Plums are available year round, but they are at their best between May and September. As you search through the bins of them at the grocery store, look for plums that are rich color and may still have a slight whitish “bloom,” indicating that they have not been over handled. Avoid those ones with excessively soft, or with cuts or bruises. Ripen plums yield to gentle pressure and feature a sweet aroma.
You can’t rush great taste so if they are slightly hard, you can keep them at room temperature until they ripen. Ripe ones can be placed in the refrigerator but should be brought to room temperature before being eaten in order to enjoy their rich flavor. For dehydrating purposes, you want the plums to be ripe but not to mushy. There are many ways of slicing them for drying. In this post, I sliced them on my mandolin. If they are too soft for that, you can use a knife. Make them as thick or thin as you wish. I didn’t find the need to pre-treat them at all. Enjoy and have fun!
- Don’t use mushy or bruised plums, those would be best for creating fruit leathers with.
- If possible, use a mandolin for slices the plums.
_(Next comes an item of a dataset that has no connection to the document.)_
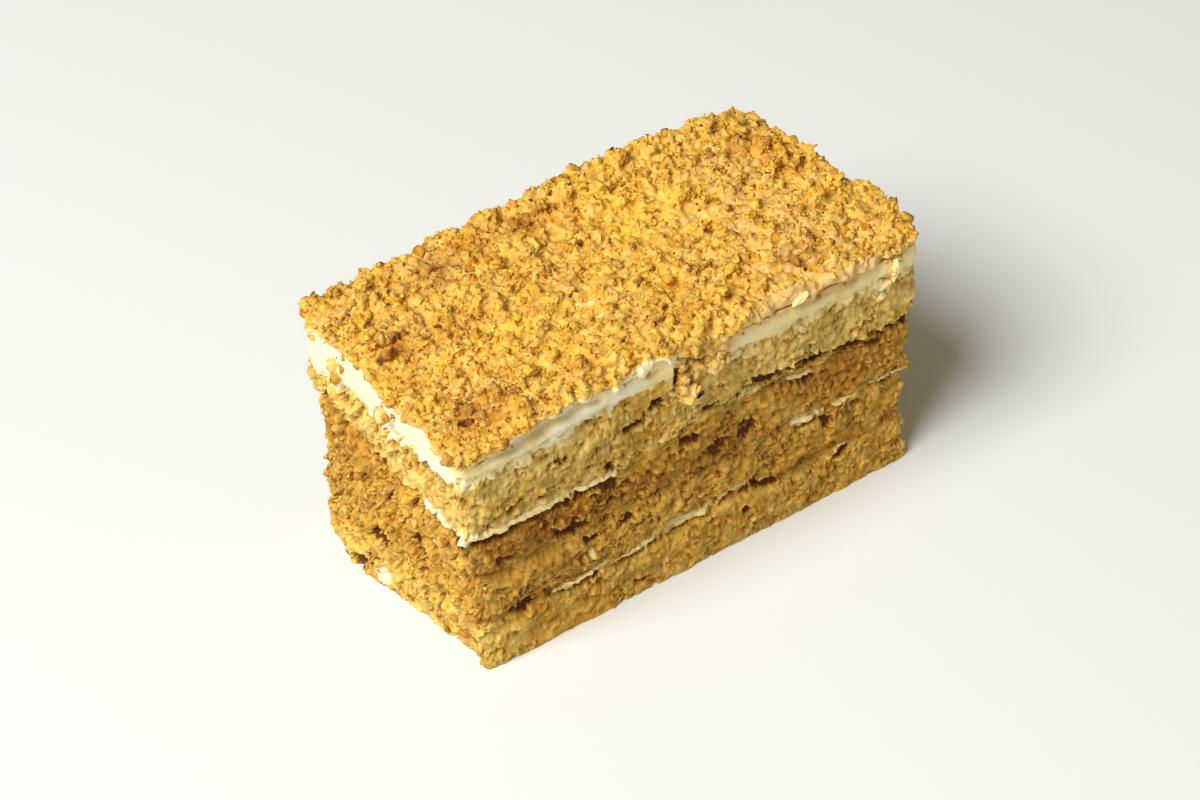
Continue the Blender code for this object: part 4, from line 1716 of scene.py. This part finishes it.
for seed, (node, slot, finish, density) in enumerate(LOOSE_ON, start=LOOSE.seed):
    kind = LOOSE._replace(name=node + "_grains", finish=finish, seed=seed, density=density)
    scattered(kind, open_side(node))

# %% [markdown]
# ## Bits of cream
#
# A few lumps of cream have their own place: on the spill, at the right end of the coat and where
# the knife drew them down. Each is a ball, stretched and turned in the plane of the face that it
# lies on, with its surface pulled out of shape by noise.

# %% Cream bits
Bit = namedtuple("Bit", "along height length width stand turn")
BITS = (
    Bit(21.7, 52.6, 3.4, 1.3, 0.8, 0.4),
    Bit(43.4, 48.8, 4.2, 1.5, 0.9, 1.4),
    Bit(42.4, 45.6, 3.2, 1.3, 0.9, 0.6),
    Bit(41.2, 43.0, 1.8, 1.0, 0.7, 0.9),
    Bit(0.4, 48.8, 3.2, 2.2, 0.9, 0.3),
    Bit(5.2, 45.6, 3.0, 1.3, 0.8, 0.5),
)
BIT_ROUNDS = 4
BIT_PULL = 0.6
BIT_WAVE = 1.1
BIT_SEED = 4
# The bits lie on the front in shade, so their butter tint is partly painted shade.
BIT_STALE_AND_SHADE = 0.8
RAY_START = -60


def surface_tree(mesh):
    """The mesh as a tree that finds where a ray meets it."""
    bm = bmesh.new()
    bm.from_mesh(mesh)
    tree = BVHTree.FromBMesh(bm)
    bm.free()
    return tree


def add_bit(bits, bit, trees):
    """One bit, where a level ray from the front meets the slice."""
    start = middle + Vector((bit.along, RAY_START, bit.height)) * MM
    hits = [tree.ray_cast(start, Vector((0, 1, 0)))[0] for tree in trees]
    place = min((hit for hit in hits if hit), key=lambda hit: hit.y)
    half = Vector((bit.length, 2 * bit.stand, bit.width)) * 0.5 * MM
    turn = Matrix.Translation(place) @ Matrix.Rotation(-bit.turn, 4, "Y")
    for vert in bmesh.ops.create_icosphere(bits, subdivisions=BIT_ROUNDS, radius=1)["verts"]:
        round_place = vert.co.copy()
        shift = noise.noise_vector(round_place * BIT_WAVE + place / MM) * BIT_PULL
        vert.co = turn @ ((round_place + shift) * half)


def cream_bits():
    trees = [surface_tree(piece.data) for piece in (bed, *layers.values())]
    mesh = bpy.data.meshes.new("cream_bits")
    noise.seed_set(BIT_SEED)
    with editing(mesh) as bits:
        for bit in BITS:
            add_bit(bits, bit, trees)
    mesh.shade_smooth()
    mesh.materials.append(finishes["cream"])
    write_attribute(mesh, "cream", np.ones(len(mesh.vertices)))
    write_attribute(mesh, "stale_and_shade", np.full(len(mesh.vertices), BIT_STALE_AND_SHADE))
    piece = added("cream_bits", mesh)
    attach(piece, "root")
    return piece


print("cream bits have", len(cream_bits().data.polygons), "faces")

# %% [markdown]
# ## The floor, the light and the air
#
# The photograph has the slice on plain white, lit softly from the upper left, so that its short
# face is bright and its long face in shade. A wide lamp gives that light, and a warm world
# fills the shade. The floor is a pale sheet.

# %% Floor
FLOOR_HALF = 1.5
FLOOR_COLOUR = (238, 246, 255)
FLOOR_ROUGHNESS = 0.9


def pale_floor():
    mesh = bpy.data.meshes.new("floor")
    with editing(mesh) as bm:
        bmesh.ops.create_grid(bm, x_segments=1, y_segments=1, size=FLOOR_HALF)
    material, w, shader = new_material("pale_floor")
    w.fill(shader, {"Base Color": linear(*FLOOR_COLOUR), "Roughness": FLOOR_ROUGHNESS})
    mesh.materials.append(material)
    floor = added("floor", mesh)
    floor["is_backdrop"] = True


pale_floor()
print("floor in m:", 2 * FLOOR_HALF)

# %% Light and air
KEY_DIRECTION = Vector((-0.6, -0.12, 0.79))
KEY_DISTANCE = 1.6
KEY_SIZE = 0.95
KEY_POWER = 30.0
KEY_COLOUR = (1.0, 0.96, 0.87)
AIR_COLOUR = (1.0, 0.85, 0.55, 1.0)
AIR_STRENGTH = 0.2


def key_light():
    lamp = bpy.data.lights.new("key", "AREA")
    lamp.shape = "DISK"
    lamp.size = KEY_SIZE
    lamp.energy = KEY_POWER
    lamp.color = KEY_COLOUR
    key = added("key", lamp)
    towards = KEY_DIRECTION.normalized()
    key.location = middle + towards * KEY_DISTANCE
    key.rotation_euler = towards.to_track_quat("Z", "Y").to_euler()


def air():
    world = bpy.data.worlds.new("air")
    world.use_nodes = True
    background = world.node_tree.nodes["Background"]
    background.inputs["Color"].default_value = AIR_COLOUR
    background.inputs["Strength"].default_value = AIR_STRENGTH
    bpy.context.scene.world = world


key_light()
air()
bpy.context.scene.view_settings.view_transform = "Standard"
print("light set")

# %% [markdown]
# ## The sizes, and the end
#
# The dressed slice has to stay inside the box of its solids, apart from a little at each side.
# Both boxes are printed.

# %% Sizes
dressed_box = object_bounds()
print("dressed box in mm:", [shown(corner) for corner in dressed_box])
Even cuts will ensure that they all dehydrate evenly. I used the 1.5 mm slicing blade. Slice down to the pits, flip to other side and slice again down to the pit. You will have two chunks on each side left over. Cut off and dehydrate or eat as a snack for all your hard work. :)
- Place the slices on the mesh sheet that comes with the dehydrator in a single layer.
- Dehydrate at 155 degrees (F) for 1 hour, then reduce to 115 degrees (F) for about 6 hours.
- Drying time depends on several factors:
- Thick or thin slices – the thinner the slice, the quicker the dry time will be.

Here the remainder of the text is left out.